• **TO DO**
From the first line of the data through the line containing "bottom_edge_radius = 2.5", return each line exactly.

[start of MATERIAL PROVIDED]

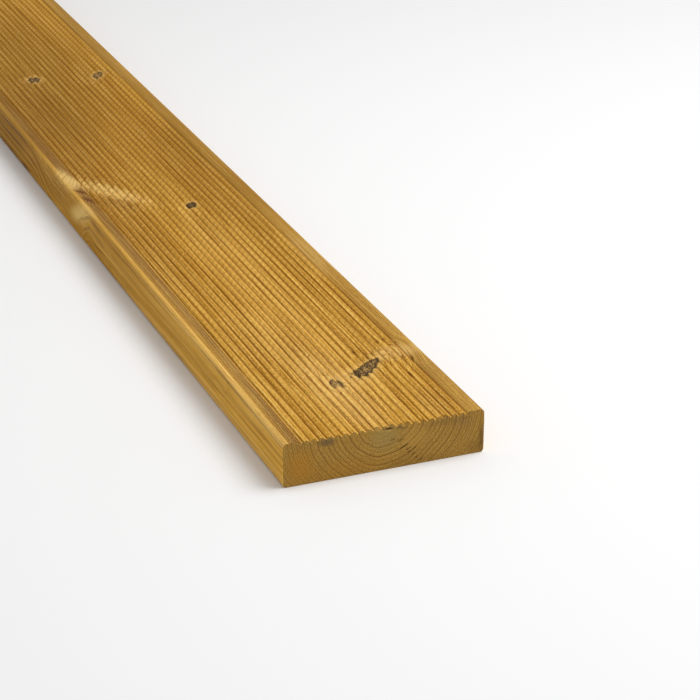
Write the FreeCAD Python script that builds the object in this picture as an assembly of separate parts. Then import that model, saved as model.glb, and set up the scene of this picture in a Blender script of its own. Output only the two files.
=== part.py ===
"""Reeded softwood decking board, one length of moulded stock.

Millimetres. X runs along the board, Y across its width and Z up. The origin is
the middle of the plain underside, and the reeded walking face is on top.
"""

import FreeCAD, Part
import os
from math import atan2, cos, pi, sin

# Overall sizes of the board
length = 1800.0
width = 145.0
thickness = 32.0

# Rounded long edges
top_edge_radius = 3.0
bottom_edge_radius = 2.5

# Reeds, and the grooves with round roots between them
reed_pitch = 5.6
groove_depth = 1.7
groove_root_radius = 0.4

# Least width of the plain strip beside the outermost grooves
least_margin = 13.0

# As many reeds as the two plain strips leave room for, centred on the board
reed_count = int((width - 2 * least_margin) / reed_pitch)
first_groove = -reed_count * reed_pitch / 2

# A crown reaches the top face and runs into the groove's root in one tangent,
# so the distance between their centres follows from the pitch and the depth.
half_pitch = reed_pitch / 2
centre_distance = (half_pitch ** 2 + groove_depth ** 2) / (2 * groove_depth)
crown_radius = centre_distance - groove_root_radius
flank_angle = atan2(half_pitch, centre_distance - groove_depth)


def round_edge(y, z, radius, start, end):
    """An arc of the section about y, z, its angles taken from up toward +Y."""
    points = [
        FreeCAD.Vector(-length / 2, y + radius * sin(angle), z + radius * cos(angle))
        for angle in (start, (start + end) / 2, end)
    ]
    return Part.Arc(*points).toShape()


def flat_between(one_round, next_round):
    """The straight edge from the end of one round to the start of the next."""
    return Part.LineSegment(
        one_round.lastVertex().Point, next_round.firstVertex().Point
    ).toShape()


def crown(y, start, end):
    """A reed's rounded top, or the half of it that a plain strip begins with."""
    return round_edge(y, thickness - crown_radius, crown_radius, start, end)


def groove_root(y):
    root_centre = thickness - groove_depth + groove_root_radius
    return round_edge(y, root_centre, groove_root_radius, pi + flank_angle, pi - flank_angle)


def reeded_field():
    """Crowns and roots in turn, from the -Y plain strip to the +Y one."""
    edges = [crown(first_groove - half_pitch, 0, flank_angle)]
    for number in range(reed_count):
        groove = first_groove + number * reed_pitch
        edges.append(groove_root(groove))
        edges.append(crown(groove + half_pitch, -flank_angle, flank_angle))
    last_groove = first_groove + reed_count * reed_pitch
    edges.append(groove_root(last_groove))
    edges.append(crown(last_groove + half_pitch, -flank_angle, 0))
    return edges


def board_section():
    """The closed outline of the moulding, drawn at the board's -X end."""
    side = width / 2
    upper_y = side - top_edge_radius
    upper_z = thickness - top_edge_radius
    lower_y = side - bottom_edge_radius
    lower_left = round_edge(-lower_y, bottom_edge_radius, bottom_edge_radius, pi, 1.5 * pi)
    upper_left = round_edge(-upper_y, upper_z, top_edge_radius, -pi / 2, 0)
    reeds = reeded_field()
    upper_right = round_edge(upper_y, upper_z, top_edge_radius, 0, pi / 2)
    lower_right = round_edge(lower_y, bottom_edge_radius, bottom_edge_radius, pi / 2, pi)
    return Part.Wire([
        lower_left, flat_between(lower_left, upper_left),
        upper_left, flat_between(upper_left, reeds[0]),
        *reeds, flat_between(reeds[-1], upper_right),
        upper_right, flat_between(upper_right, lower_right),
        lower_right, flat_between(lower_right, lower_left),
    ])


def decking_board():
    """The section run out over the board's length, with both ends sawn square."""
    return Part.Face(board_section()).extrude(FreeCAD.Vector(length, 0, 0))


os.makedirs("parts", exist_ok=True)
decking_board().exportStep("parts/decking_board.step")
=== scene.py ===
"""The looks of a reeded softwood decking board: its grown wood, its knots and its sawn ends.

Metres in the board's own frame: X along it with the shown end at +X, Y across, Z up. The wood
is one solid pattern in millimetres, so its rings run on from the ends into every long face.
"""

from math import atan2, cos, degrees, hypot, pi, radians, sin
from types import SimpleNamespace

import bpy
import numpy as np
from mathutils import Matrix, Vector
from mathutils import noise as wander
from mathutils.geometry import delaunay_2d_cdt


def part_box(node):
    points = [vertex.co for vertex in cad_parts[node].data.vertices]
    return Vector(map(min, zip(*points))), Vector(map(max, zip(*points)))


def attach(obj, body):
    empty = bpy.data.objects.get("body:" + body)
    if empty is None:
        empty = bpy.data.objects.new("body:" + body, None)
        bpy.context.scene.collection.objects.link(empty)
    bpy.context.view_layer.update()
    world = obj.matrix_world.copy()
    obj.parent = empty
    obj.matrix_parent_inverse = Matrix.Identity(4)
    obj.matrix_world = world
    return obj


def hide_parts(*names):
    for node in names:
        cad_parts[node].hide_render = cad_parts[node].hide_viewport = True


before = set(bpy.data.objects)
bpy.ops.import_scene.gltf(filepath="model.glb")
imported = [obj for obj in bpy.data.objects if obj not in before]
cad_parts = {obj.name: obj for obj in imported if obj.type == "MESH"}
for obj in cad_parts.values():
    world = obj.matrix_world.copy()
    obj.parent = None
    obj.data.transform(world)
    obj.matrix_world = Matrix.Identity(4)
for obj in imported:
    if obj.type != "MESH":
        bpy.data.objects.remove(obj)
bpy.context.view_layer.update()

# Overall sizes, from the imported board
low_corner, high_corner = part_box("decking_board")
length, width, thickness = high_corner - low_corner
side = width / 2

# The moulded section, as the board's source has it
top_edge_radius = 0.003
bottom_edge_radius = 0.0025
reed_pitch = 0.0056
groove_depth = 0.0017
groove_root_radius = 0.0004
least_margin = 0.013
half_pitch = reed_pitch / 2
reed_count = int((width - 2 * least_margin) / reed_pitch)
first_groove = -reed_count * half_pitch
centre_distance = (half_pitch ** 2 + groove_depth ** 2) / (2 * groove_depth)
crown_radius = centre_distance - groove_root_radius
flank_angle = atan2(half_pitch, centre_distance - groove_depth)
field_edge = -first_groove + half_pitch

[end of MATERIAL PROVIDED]

• **COMPLETED EXERCISE**
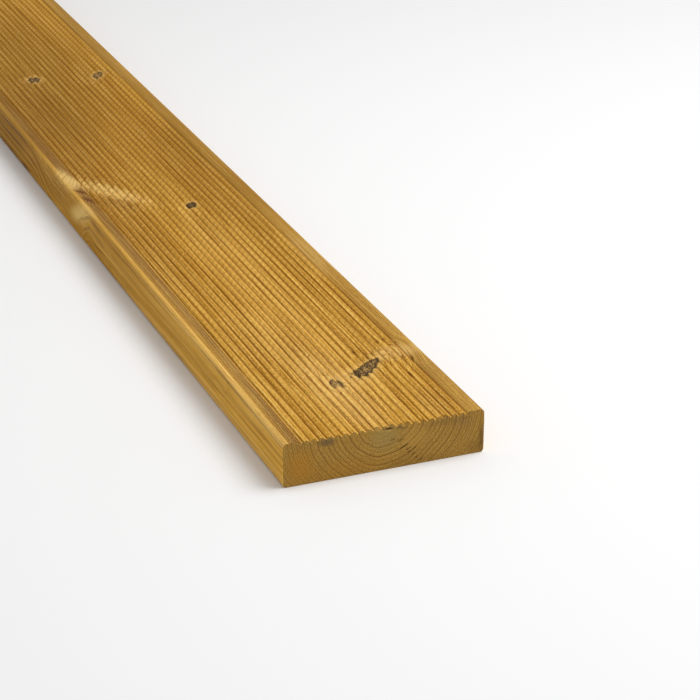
Write the FreeCAD Python script that builds the object in this picture as an assembly of separate parts. Then import that model, saved as model.glb, and set up the scene of this picture in a Blender script of its own. Output only the two files.
=== part.py ===
"""Reeded softwood decking board, one length of moulded stock.

Millimetres. X runs along the board, Y across its width and Z up. The origin is
the middle of the plain underside, and the reeded walking face is on top.
"""

import FreeCAD, Part
import os
from math import atan2, cos, pi, sin

# Overall sizes of the board
length = 1800.0
width = 145.0
thickness = 32.0

# Rounded long edges
top_edge_radius = 3.0
bottom_edge_radius = 2.5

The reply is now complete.